My father’s life was a long winter, and a late spring. It wasn’t an easy journey from the cottage in Donnybrook, where he was reared in poverty, to the swanky semi-detached house in Cavan where he ended up in the shelter of his beloved.

The grandmother who reared him had vanished without a trace by the time I was born and I found her again only because the receipt for her burial in a Dublin cemetery fell out of my father’s suitcase when I was clearing out the house after my mother’s death.

An elderly sexton carried a dusty ledger under his arm as I followed him through the burial grounds to her grave; a hillock as dainty as baked bread, a lump under the skin of soil.
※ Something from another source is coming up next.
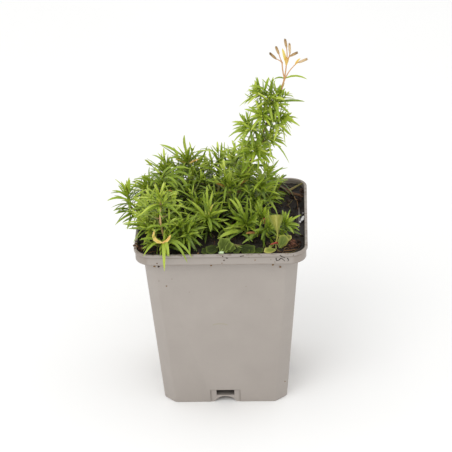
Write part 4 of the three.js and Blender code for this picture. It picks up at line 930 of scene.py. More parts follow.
def tapered(width, low, high):
    """The pot's body or its inside: a block with flat corners that narrows downwards."""
    block = prism(width + 2 * (high - BODY_TOP_Z) * WALL_SLOPE, low, high, CHAMFER, 1)
    narrower = (high - low) * WALL_SLOPE * MM
    for axis in (0, 1):
        for side in (-1, 1):
            choose(block, lambda co: co.z < low + 0.1 and side * co[axis] > 0)
            shift = [0, 0, 0]
            shift[axis] = -side * narrower
            bpy.ops.transform.translate(value=shift)
    return block


def arch(front, back):
    """A round ridge as high and wide over z = 0 as the arch under a drain, along y."""
    radius = ((ARCH_WIDTH / 2) ** 2 + ARCH_HEIGHT**2) / 2 / ARCH_HEIGHT
    settle()
    bpy.ops.mesh.primitive_cylinder_add(
        vertices=96, radius=radius * MM, depth=(back - front) * MM, rotation=(math.pi / 2, 0, 0),
        location=(0, (front + back) / 2 * MM, (ARCH_HEIGHT - radius) * MM),
    )
    bpy.ops.object.transform_apply()
    return bpy.context.object


def turn_to_side(tool, side):
    """Turns what is modelled at the front to one of the pot's four sides."""
    tool.data.transform(Matrix.Rotation(side * math.pi / 2, 4, "Z"))


def taken(obj):
    """The shape of a finished master, in millimetres, which then goes."""
    settle()
    mesh = obj.data
    corners = np.array([v.co for v in mesh.vertices]) / MM
    faces = [list(f.vertices) for f in mesh.polygons]
    bpy.data.objects.remove(obj)
    bpy.data.meshes.remove(mesh)
    return corners, faces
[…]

I felt alive as I stood over her bones, because I am a bone of her bone. And I felt as if I was standing at my own grave too. Where I will be disposed of when the soul in me has travelled on to restructure itself somewhere else in the universe. That is what spring is for me; the coming again of things; the restructuring of the soul.

Two years ago I bought roses in a garden centre. They were just twigs with bare roots. I left them in the shed through the winter and they perished. The frost cut into the wood, and even as I planted them I knew they were finished. They pushed out a few yellow shoots, but then turned black.

“All my lovely little bushes are dying,” I thought.

And the bay tree a poet gave me died. It came from the garden he tended with his wife, and when they parted the bay tree was the only thing he wanted to keep. But then one day he handed it to me.

So I planted it by the front door and it flourished. After six years it blocked the window light and so I asked a builder to shift it with his digger. That’s how it died; lying lopsided in the corner of the garden, though I couldn’t bear to tell the poet.

Love restructured

It’s as simple as this; in winter everything seems to die, to fall into a catastrophe of silence. And then a certain day arrives, more gentle and lively than all the rest, just after the equinox, and everything springs to life again as love is restructured in the world.

One day last week I passed the dead rose bushes and saw 100 buds nudging themselves into the air and I went to the corner where the bay tree had been abandoned and it too had already put out small leaves that soon I will clip and dry and use to flavour all my summer soups.